In a treatise written on the post-1988 developments of what he calls the “Revolutionary Politics” of the Sri Lankan South (දකුණේ කැරැල්ල සහ ර්ශ්රලංකාවේ කැරලිකාර දේශපාලනයේ අනාගතය) Jayadeva Uyangoda extensively discusses the historical impact the Free Education trajectories had on the rural youth in the first two decades following National Independence. The empowerment of rural agrarian society which, up to then, was largely kept ashy of the decision making structures of the Establishment, and which was, de facto, seen in pure “vegetarian” terms was energized into the frontline of political activism.
Education not only allowed the son of the farmer or the carpenter — the colonial detrius of the pre-colonial world — to unclutch one’s self from the binds of stale and oppressive tradition, but it also allowed one to generate a “historical consciousness” of one’s people and community; as well as the imperialist forces that appropriated it (Uyangoda’s focus in the essay is something that departs from this point, but he appreciates the shaping of a “new intelligentsia” which, in turn, forms a main artery of the Uprising of 1971).

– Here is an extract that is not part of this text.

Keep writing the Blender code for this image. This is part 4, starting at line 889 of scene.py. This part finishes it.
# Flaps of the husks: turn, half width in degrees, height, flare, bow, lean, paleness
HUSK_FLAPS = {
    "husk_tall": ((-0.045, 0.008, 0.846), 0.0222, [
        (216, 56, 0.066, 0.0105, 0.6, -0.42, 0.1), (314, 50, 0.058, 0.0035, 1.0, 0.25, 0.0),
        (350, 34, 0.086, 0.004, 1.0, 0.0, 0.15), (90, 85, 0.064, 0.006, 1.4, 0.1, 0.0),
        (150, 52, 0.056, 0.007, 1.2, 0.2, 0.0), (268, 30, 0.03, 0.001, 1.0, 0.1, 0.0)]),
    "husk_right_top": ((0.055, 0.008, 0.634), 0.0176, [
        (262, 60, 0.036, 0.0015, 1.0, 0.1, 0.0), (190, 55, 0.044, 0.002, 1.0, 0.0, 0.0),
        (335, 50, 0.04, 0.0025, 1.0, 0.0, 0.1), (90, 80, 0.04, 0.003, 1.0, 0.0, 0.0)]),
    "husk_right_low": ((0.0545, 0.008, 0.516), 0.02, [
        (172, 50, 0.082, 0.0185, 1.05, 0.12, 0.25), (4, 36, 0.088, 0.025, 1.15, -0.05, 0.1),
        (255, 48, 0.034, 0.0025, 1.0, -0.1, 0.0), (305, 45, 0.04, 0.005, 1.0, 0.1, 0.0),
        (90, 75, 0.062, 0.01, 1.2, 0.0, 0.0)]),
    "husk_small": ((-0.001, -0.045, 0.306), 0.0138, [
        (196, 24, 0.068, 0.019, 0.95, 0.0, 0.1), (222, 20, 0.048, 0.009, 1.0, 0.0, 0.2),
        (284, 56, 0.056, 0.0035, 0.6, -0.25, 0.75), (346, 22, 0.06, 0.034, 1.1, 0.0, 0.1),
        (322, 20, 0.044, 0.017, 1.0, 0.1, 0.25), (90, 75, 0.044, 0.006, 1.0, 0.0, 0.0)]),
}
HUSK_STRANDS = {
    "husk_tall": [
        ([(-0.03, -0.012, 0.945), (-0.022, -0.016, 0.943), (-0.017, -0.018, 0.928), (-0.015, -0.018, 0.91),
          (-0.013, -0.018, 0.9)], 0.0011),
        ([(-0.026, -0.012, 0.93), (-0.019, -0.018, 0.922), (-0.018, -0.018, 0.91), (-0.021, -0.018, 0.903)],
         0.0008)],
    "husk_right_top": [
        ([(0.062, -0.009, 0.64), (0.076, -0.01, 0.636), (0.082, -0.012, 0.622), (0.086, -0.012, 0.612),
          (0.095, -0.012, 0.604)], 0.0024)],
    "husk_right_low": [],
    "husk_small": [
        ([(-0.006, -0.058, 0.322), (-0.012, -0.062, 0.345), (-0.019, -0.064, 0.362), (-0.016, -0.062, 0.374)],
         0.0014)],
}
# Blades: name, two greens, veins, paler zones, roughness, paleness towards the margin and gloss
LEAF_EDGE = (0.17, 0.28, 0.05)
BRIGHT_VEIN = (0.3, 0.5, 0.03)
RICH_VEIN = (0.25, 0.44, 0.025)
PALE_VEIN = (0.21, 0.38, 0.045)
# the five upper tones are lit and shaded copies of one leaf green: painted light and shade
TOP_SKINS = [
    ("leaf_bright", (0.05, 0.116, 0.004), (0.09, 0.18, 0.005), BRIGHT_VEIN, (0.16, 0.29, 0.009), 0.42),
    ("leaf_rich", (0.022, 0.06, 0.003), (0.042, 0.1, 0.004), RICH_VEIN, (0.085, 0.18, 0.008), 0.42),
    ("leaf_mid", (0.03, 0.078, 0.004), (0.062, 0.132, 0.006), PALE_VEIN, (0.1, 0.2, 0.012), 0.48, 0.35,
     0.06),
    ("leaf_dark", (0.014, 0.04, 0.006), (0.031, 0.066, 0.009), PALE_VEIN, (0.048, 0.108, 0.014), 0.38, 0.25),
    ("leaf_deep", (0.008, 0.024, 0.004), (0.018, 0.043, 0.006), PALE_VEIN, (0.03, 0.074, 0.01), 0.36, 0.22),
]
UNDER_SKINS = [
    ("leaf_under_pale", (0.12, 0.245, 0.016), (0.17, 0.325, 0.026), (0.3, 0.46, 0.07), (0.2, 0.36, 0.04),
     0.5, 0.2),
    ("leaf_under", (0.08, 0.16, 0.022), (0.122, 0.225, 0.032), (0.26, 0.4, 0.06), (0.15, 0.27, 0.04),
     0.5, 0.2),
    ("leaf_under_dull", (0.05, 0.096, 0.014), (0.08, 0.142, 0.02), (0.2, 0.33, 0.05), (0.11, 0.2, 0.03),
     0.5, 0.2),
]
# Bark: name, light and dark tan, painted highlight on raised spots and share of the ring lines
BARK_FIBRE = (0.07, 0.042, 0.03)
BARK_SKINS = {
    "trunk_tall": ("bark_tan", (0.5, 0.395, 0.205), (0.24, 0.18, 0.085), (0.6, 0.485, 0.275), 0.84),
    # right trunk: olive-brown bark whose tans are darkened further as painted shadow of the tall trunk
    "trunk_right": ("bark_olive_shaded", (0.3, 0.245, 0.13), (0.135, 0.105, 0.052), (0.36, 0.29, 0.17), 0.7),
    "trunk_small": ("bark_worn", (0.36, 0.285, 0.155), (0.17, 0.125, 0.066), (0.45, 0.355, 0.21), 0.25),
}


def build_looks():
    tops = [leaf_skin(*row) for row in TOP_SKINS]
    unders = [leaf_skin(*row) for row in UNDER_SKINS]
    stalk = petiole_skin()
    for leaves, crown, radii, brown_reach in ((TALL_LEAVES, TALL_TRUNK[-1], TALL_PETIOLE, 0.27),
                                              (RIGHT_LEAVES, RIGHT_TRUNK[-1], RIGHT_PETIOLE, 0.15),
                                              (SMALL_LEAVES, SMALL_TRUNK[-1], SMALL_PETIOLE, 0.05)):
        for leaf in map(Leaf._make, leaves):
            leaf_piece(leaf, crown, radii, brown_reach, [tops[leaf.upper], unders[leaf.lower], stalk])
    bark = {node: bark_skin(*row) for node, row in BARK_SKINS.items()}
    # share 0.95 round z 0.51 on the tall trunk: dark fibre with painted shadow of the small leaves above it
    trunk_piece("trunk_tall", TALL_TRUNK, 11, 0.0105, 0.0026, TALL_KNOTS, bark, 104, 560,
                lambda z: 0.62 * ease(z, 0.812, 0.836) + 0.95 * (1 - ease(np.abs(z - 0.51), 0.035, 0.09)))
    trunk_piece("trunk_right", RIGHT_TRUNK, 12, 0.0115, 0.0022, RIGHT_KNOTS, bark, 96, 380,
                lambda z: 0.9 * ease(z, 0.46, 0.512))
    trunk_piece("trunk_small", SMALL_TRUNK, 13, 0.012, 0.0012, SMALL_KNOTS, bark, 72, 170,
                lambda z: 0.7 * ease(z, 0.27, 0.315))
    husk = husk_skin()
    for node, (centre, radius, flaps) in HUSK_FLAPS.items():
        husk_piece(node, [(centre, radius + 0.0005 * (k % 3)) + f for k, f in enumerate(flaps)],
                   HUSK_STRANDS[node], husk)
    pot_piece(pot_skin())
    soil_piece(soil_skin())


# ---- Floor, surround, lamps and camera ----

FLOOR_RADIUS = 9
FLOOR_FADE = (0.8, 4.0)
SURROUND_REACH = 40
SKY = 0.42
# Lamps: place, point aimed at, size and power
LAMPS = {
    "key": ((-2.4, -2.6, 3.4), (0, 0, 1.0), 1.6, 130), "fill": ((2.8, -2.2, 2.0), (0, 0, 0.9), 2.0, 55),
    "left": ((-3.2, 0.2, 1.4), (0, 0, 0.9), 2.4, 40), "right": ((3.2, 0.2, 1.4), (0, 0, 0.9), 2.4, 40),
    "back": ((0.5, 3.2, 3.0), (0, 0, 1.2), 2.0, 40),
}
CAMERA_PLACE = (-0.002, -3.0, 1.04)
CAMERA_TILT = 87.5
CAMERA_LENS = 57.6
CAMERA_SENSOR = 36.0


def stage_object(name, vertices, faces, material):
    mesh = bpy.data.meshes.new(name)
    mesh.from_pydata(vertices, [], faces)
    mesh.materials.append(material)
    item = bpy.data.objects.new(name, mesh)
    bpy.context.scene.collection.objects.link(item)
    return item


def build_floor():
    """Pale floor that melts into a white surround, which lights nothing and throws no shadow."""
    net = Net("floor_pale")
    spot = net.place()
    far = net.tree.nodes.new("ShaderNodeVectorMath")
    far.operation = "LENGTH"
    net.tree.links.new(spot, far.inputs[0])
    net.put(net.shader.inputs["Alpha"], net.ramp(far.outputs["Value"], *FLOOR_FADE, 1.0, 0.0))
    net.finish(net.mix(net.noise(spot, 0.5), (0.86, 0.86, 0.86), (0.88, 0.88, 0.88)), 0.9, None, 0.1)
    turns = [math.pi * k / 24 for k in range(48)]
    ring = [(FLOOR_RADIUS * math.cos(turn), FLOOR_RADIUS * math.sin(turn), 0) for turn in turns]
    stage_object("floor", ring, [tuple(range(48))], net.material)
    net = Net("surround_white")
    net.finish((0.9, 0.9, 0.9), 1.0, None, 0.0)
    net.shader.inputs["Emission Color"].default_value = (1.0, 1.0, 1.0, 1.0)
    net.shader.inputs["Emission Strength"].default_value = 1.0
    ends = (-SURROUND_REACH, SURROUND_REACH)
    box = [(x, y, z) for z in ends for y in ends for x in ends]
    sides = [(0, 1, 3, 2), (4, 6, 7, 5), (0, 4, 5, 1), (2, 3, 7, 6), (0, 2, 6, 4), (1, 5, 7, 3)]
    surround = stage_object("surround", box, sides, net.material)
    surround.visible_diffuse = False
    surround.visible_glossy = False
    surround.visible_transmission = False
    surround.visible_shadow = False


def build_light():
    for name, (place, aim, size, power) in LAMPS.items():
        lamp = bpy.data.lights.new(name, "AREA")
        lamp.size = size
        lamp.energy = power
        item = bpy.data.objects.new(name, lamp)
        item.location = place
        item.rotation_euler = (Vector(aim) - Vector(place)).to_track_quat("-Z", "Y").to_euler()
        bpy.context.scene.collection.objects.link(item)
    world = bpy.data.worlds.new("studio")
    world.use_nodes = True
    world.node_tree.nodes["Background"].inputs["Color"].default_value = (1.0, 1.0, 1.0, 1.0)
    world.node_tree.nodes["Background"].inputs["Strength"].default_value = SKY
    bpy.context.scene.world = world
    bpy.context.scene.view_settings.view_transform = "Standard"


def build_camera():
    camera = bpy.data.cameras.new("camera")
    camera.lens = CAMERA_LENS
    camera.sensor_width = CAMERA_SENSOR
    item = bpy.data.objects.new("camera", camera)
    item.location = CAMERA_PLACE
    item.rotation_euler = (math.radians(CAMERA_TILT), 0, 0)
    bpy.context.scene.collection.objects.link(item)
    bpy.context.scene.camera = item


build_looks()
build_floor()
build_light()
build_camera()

Somachandre Wijesuriya’s First Rising (2001) is a reflective reading of the nation’s path from 1956 to 1971. The novel’s protagonist is a rural teacher’s son who can easily be placed in the framework Uyangoda speaks of above. The novel suggests the gaining of mobility and the spread of political consciousness, as determined by the spread of education among the rural masses. In a memorable sub-plot, we have Ramasamy — an estate worker — who is wrongfully accused of murdering the estate owner, and who is imprisoned in Bogambora awaiting his death sentence. Ramasamy — in spirit — is a follower of (what is hinted to be) the LSSP, the Trotskyite Socialist Party, and works as an organizer among the estate labour.

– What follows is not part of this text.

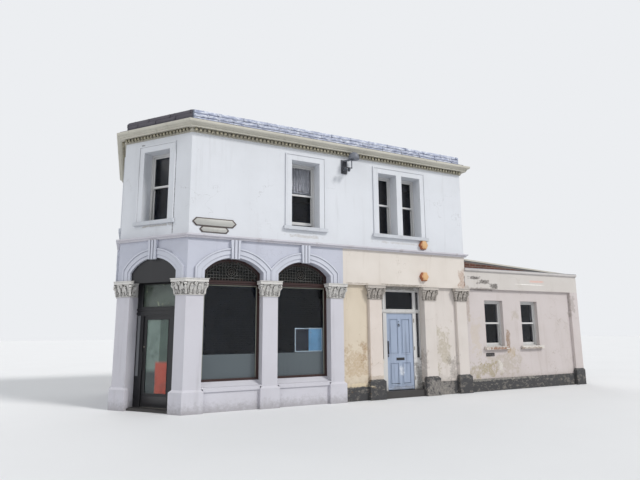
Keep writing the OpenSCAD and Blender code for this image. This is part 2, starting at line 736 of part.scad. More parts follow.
module sash_panes(w, z, meet, y, raise = 0) {
    top = upper_light(w, z, meet);
    low = lower_light(w, z, meet, raise);
    y0 = y + sash_y + (sash_t - thin_pane) / 2;
    block(top[0], [y0, y0 + thin_pane], top[1]);
    block(low[0], [y0 + sash_t, y0 + sash_t + thin_pane], low[1]);
}
// Runs children once for each sliding window, with its place in $w, $z, $meet, $y and $raise
upper_z = [sill_z, head_z];
upper_meet = 5280;
module each_sash() {
    for (k = [0 : len(side_windows) - 1]) let ($w = side_windows[k], $z = upper_z, $meet = upper_meet, $y = sash_recess,
        $raise = k == 0 ? window_raise : 0) on_front(SIDE) children();
    let ($w = corner_window, $z = upper_z, $meet = upper_meet, $y = corner_sash_recess, $raise = 0) on_front(CORNER) children();
    for (w = main_windows) let ($w = w, $z = upper_z, $meet = upper_meet, $y = sash_recess, $raise = 0) on_front(MAIN) children();
    for (w = annex_windows_x) let ($w = w, $z = [annex_sill_z, annex_head_z], $meet = annex_meet, $y = annex_recess, $raise = 0)
        on_front(SIDE) children();
}
module sash_windows() color(c_render) each_sash() sash_window($w, $z, $meet, $y, $raise);
module window_glass() color(c_glass) {
    each_sash() sash_panes($w, $z, $meet, $y, $raise);
    side_frame_panes();
}

// Cornice with its bed mould, dentil band and crown
cornice_out = 240;
bed_z = 6430;
cornice_profile = concat(
    [[seam, wall_top], [seam, bed_z], [25, bed_z], [25, bed_z + 18], [40, bed_z + 18], [40, bed_z + 95],
     [150, bed_z + 95], [155, bed_z + 130], [170, bed_z + 135]],
    [for (k = [1 : 6]) [170 + 30 * (1 - cos(k * 15)), bed_z + 135 + 40 * sin(k * 15)]],
    [for (k = [1 : 6]) [200 + 40 * sin(k * 15), bed_z + 175 + 40 * (1 - cos(k * 15))]],
    [[cornice_out, bed_z + 250]]
);
cornice_return = 300;
module cornice() color(c_stone) swept(street_path(cornice_return), cornice_profile, first_cut = end_cut);

dentil_w = 55;
dentil_pitch = 100;
dentil_y = [-100, -40 - seam];
dentil_z = [bed_z + 22, bed_z + 95 - seam];
module dentil_row(i, from, to) {
    n = floor((to - from) / dentil_pitch);
    start = from + (to - from - (n - 1) * dentil_pitch - dentil_w) / 2;
    on_front(i) for (k = [0 : n - 1])
        block([start + k * dentil_pitch, start + k * dentil_pitch + dentil_w], dentil_y, dentil_z);
}
module dentils() color(c_stone) {
    dentil_row(MAIN, 0, main_len);
    dentil_row(CORNER, 0, corner_len);
    dentil_row(SIDE, 0, side_len);
}

// Lead-clad parapet and the flat roof behind it
parapet_face = 20;
parapet_t = 260;
function street_face(y) = [[main_x(back_y, y), back_y], corner_point(MAIN, y), corner_point(CORNER, y), [side_len, y]];
module parapet() color(c_lead) translate([0, 0, wall_top + seam]) linear_extrude(parapet_top - wall_top - seam)
    polygon(plan_between(street_face(parapet_face), street_face(parapet_face + parapet_t)));
roof_z = [6480, 6600];
module room_plan(t) {
    polygon([
        [main_x(inner_back_y, t), inner_back_y],
        corner_point(MAIN, t), corner_point(CORNER, t),
        [inner_end_x, t], [inner_end_x, inner_back_y]
    ]);
}
module roof_deck() color(c_lead) translate([0, 0, roof_z[0]]) linear_extrude(roof_z[1] - roof_z[0]) room_plan(wall_t + seam);
slab_t = 250;
module first_floor() color(c_floor) translate([0, 0, upper_floor_top - slab_t]) linear_extrude(slab_t) room_plan(wall_t + seam);
module ground_floor() color(c_floor) {
    linear_extrude(floor_top) room_plan(wall_t + seam);
    block([side_len, annex_inner_end], [annex_frieze_y[1], annex_back_y], [0, floor_top]);
}

// Plain walls at the end and at the back
module end_wall() color(c_render) {
    block([inner_end_x, side_len], [wall_t, inner_back_y], [0, parapet_top]);
    block([inner_end_x, side_len], [parapet_face + parapet_t, wall_t], [wall_top, parapet_top]);
}

// Low annex
annex_face_t = 300;
annex_back_y = annex_depth - party_t;
annex_inner_end = annex_end_x - party_t;
annex_frieze_y = [0, annex_wall_y + annex_face_t];
coping_h = 110;
coping_out = 50;
coping_back = 190;
annex_frieze_top = annex_top - coping_h;
module annex_front_wall() color(c_blush) {
    block([side_len, annex_end_x], annex_frieze_y, [annex_frieze_z, annex_frieze_top]);
    difference() {
        block([side_len, annex_end_x], [annex_wall_y, annex_frieze_y[1]], [0, annex_frieze_z]);
        for (w = annex_windows_x)
            block(w, [annex_wall_y - over, annex_frieze_y[1] + over], [annex_sill_z - sill_h, annex_head_z]);
    }
    block([annex_pilaster_x, annex_end_x], [0, annex_wall_y], [0, annex_frieze_z]);
    low_plinth(side_len, annex_pilaster_x);
    intersection() {
        plinth(SIDE, annex_pilaster_x, SIDE, annex_end_x);
        block([side_len, annex_end_x], [-wall_t, wall_t], [0, plinth_h]);
    }
}

// Annex roof, which falls along the street, and the walls that follow it
annex_roof_t = 90;
function roof_underside(x) = annex_top + annex_fall - annex_roof_t - annex_fall * (x - side_len) / annex_len;
module annex_slope_outline(x0, x1, low) {
    polygon([[x0, low], [x1, low], [x1, roof_underside(x1) - seam], [x0, roof_underside(x0) - seam]]);
}
module annex_end_wall() color(c_blush)
    upright(annex_frieze_y[1], annex_depth) annex_slope_outline(annex_inner_end, annex_end_x, 0);
module annex_verge_wall() color(c_brick)
    upright(coping_back, annex_frieze_y[1]) annex_slope_outline(side_len, annex_end_x, annex_frieze_top);
module annex_roof() color(c_lead) upright(coping_back, annex_depth) polygon([
    [side_len, roof_underside(side_len)], [annex_end_x, roof_underside(annex_end_x)],
    [annex_end_x, roof_underside(annex_end_x) + annex_roof_t], [side_len, roof_underside(side_len) + annex_roof_t]
]);
module annex_coping() color(c_render)
    translate([side_len, 0, 0]) rotate([90, 0, 90]) linear_extrude(annex_len)
        polygon([[-coping_out, annex_frieze_top + 25], [-20, annex_frieze_top], [coping_back, annex_frieze_top],
                 [coping_back, annex_top], [-30, annex_top - 10], [-coping_out, annex_top - 30]]);

// Plain walls shared with the neighbours: behind the shop and behind the annex
module party_walls() color(c_brick) {
    linear_extrude(wall_top) party_plan(wall_t + seam);
    translate([0, 0, wall_top]) linear_extrude(parapet_top - wall_top) party_plan(parapet_face + parapet_t + seam);
    upright(annex_back_y, annex_depth) annex_slope_outline(side_len, annex_inner_end, 0);
}
module party_plan(t) {
    polygon([
        [main_x(back_y, t), back_y], [main_x(inner_back_y, t), inner_back_y], [side_len, inner_back_y], [side_len, back_y]
    ]);
}

// Sills of all the sliding windows
annex_sill_lug = 100;
module annex_sills() for (w = annex_windows_x) {
    z = [annex_sill_z - sill_h, annex_sill_z];
    block([w[0] - annex_sill_lug, w[1] + annex_sill_lug], [annex_wall_y - sill_h, annex_wall_y], z);
    block(w, [annex_wall_y, annex_frieze_y[1]], z);
}
module window_sills() color(c_stone) {
    upper_sills();
    annex_sills();
}

// Hexagonal alarm boxes with a bevelled front, and the lamp under the cornice
alarm_spots = [[6640, 4150], [6620, 3250]];
alarm_r = 140;
alarm_front_r = 118;
alarm_d = 75;
alarm_bevel = 25;
module alarm_boxes() color(c_alarm) on_front(SIDE)
    for (p = alarm_spots) translate([p[0], 0, p[1]]) rotate([90, 0, 0]) {
        cylinder(h = alarm_d, r = alarm_r, $fn = 6);
        translate([0, 0, alarm_d]) cylinder(h = alarm_bevel, r1 = alarm_r, r2 = alarm_front_r, $fn = 6);
    }

lamp_x = 4095;
lamp_back = [[-85, 85], [-30, 0], [5940, 6320]];
// Round hood, with the arm that carries it and a stem down to the twin heads
hood_at = [165, -265];
hood_r = 150;
hood_z = 6300;
hood_rim_h = 35;
hood_h = 195;
arm_w = 40;
arm_z = [6280, 6320];
stem_at = [105, -250];
stem_d = 30;
head_x = [-115, 15];
head_d = 72;
head_h = 85;
head_z0 = 5950;
bar_w = 24;
bar_h = 20;
// Outline of half the hood, as [radius, height]
hood_outline = concat([[0, 0], [hood_r, 0]],
    [for (k = [0 : 7]) [hood_r * cos(k * 90 / 8), hood_rim_h + (hood_h - hood_rim_h) * sin(k * 90 / 8)]], [[0, hood_h]]);
module wall_lamp() color(c_black) on_front(SIDE) translate([lamp_x, 0, 0]) {
    block(lamp_back[0], lamp_back[1], lamp_back[2]);
    rotate([0, 0, atan2(hood_at[1], hood_at[0])]) block([arm_w / 2, norm(hood_at)], [-arm_w / 2, arm_w / 2], arm_z);
    translate([hood_at[0], hood_at[1], hood_z]) rotate_extrude() polygon(hood_outline);
    translate([stem_at[0], stem_at[1], head_z0 + head_h]) cylinder(h = hood_z + bar_h - head_z0 - head_h, d = stem_d);
    block([head_x[0] - bar_w / 2, stem_at[0] + bar_w / 2], [stem_at[1] - bar_w / 2, stem_at[1] + bar_w / 2],
        [head_z0 + head_h, head_z0 + head_h + bar_h]);
    for (x = head_x) translate([x, stem_at[1], head_z0]) cylinder(h = head_h + bar_h / 2, d = head_d);
}

corner_pier();
arcade_piers();
main_pier();
capitals();
side_arcade();
corner_arcade();
main_arcade();
arch_mouldings();
stallrisers();
shop_window_frames();
shop_glass();
corner_door_frame();
corner_sign_board();
corner_door();
corner_door_glass();
side_wall_left();
side_wall_right();
side_frieze();
door_steps();
side_door_frame();
side_door();
side_door_furniture();
string_course();
upper_side_wall();
upper_corner_wall();
upper_main_wall();
architraves();
window_sills();
sash_windows();
window_glass();
cornice();
dentils();
parapet();
roof_deck();
first_floor();
ground_floor();
end_wall();
party_walls();
annex_front_wall();
annex_end_wall();
annex_coping();
annex_verge_wall();
annex_roof();
alarm_boxes();
wall_lamp();
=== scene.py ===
"""Finishes and fine pieces for a corner shop building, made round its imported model."""
import math
import random

import bmesh
import bpy
from mathutils import Matrix, Vector


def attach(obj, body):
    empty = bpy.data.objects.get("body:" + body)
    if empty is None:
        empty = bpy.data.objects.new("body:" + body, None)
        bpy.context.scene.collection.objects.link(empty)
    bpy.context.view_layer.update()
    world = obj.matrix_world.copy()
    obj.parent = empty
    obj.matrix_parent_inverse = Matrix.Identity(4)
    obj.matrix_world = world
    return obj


bl_info = {
    "name": "Corner shop building",
    "version": (1, 0, 0),
    "blender": (4, 5, 0),
    "location": "View3D > Sidebar > Corner shop",
    "description": "Painted, carved and leaded pieces of a corner shop building",
    "category": "Object",
}

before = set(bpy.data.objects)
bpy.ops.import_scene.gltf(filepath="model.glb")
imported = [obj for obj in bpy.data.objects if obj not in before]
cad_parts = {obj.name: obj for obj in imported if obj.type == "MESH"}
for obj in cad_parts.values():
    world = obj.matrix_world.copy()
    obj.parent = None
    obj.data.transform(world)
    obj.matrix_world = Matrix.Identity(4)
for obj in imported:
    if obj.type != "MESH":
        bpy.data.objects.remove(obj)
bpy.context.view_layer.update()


def tint(red, green, blue):
    """A colour given from 0 to 255, as on a paint chart, turned into linear light."""
    def linear(level):
        level /= 255
        return level / 12.92 if level <= 0.04045 else ((level + 0.055) / 1.055) ** 2.4
    return (linear(red), linear(green), linear(blue), 1.0)


# Street fronts, each drawn in its own frame: x along the wall as seen from outside,
# y inwards from the wall face, z up
MAIN, CORNER, SIDE = 0, 1, 2
FRONT_NAMES = ("main", "corner", "side")
FRONT_LENGTH = (3.99, 2.06, 8.15)
CORNER_TURN = 50.7
MAIN_TURN = 45.7
HEADING = (-CORNER_TURN - MAIN_TURN, -CORNER_TURN, 0)


def along(angle, length):
    return Vector((length * math.cos(math.radians(angle)), length * math.sin(math.radians(angle)), 0))


CORNER_START = -along(HEADING[CORNER], FRONT_LENGTH[CORNER])
MAIN_START = CORNER_START - along(HEADING[MAIN], FRONT_LENGTH[MAIN])
STARTS = (MAIN_START, CORNER_START, Vector((0, 0, 0)))


def front(i):
    """The frame of a street front."""
    return Matrix.Translation(STARTS[i]) @ Matrix.Rotation(math.radians(HEADING[i]), 4, "Z")


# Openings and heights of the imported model, in metres
SIDE_BAYS = ((0.4, 1.825), (2.21, 3.655))
MAIN_BAYS = ((0.335, 1.78), (2.165, 3.59))
CORNER_BAY = (0.4, 1.76)
SHOP_BAYS = tuple((SIDE, bay) for bay in SIDE_BAYS) + tuple((MAIN, bay) for bay in MAIN_BAYS)
ARCADE_END = 4.025
PILASTERS = ((4.82, 5.2), (6.625, 7.0), (7.785, 8.15))
PIER_TOP = 2.96
ARCH_RISE = 0.33
ARCH_CROWN = 3.48
SHOP_JAMB = 0.06
SHOP_GLASS_Y = 0.285
PANEL_RECESS = 0.08
VOLUTE_Z = 2.84
VOLUTE_OUT = 0.038
ROOF_TOP = 6.6
UPPER_Z = (4.37, 6.115)
UPPER_MEET = 5.28
ANNEX_Z = (1.27, 2.64)
ANNEX_MEET = 1.96
STREET_RECESS, CORNER_RECESS, ANNEX_RECESS = 0.3, 0.25, 0.19
# Sliding windows: front, opening along the wall, sill and head, meeting rail, recess, and how far
# the lower sash is raised
WINDOWS = (
    (SIDE, (2.56, 3.35), UPPER_Z, UPPER_MEET, STREET_RECESS, 0.09),
    (SIDE, (5.18, 5.79), UPPER_Z, UPPER_MEET, STREET_RECESS, 0.0),
    (SIDE, (5.965, 6.61), UPPER_Z, UPPER_MEET, STREET_RECESS, 0.0),
    (CORNER, (0.64, 1.43), UPPER_Z, UPPER_MEET, CORNER_RECESS, 0.0),
    (MAIN, (0.662, 1.452), UPPER_Z, UPPER_MEET, STREET_RECESS, 0.0),
    (MAIN, (2.482, 3.272), UPPER_Z, UPPER_MEET, STREET_RECESS, 0.0),
    (SIDE, (8.93, 9.67), ANNEX_Z, ANNEX_MEET, ANNEX_RECESS, 0.0),
    (SIDE, (10.44, 11.17), ANNEX_Z, ANNEX_MEET, ANNEX_RECESS, 0.0),
)
BOX_WIDTH = 0.045
SASH_WIDTH = 0.045
SASH_DEPTH = 0.035
SASH_SET = 0.015
HORN_WIDTH = 0.040
ANNEX_START = 8.15
ANNEX_LENGTH = 4.88
ANNEX_ROOF_TOP = 3.89
ANNEX_FALL = 0.29
COPING_BACK = 0.19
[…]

During Ramasamy’s imprisonment, the local LSSP representative Liyanarachchi — a school master — teaches Ramasamy to read and write. It is later revealed that the killing of the estate owner was carried out by the local thug cum watcher of the estate (who later becomes a SLFP cheerleader), and by then Ramasamy is dead: executed by the State. But, he had by then learned to read and was able to follow the literature which had, thereunto, only been available to him at second hand. This sequence of play can be used as a enriching parable in understanding the case of education — specially, among the Estate Sector of the country.
If the rural masses were awakened by a deeper and wider political consciousness in the post-nationalization era of education, whether the same injection was received by the Plantation Sector studentship (in that same intensity) is a question worth the while. To this day, the sector under study remains straitjacketed at multiple layers, struggling to break free in a meaningful way: but, meaning eludes the struggles, as they have been culturally as well as historically alienated. As they have not been sufficiently prompted with sufficient tools and measures that will unscrew the blind bolts of slavery. Ingirinthu volunteers to raise this deficiency and conscious neglect in our allowance for a “colony” and the “erasure of voice”.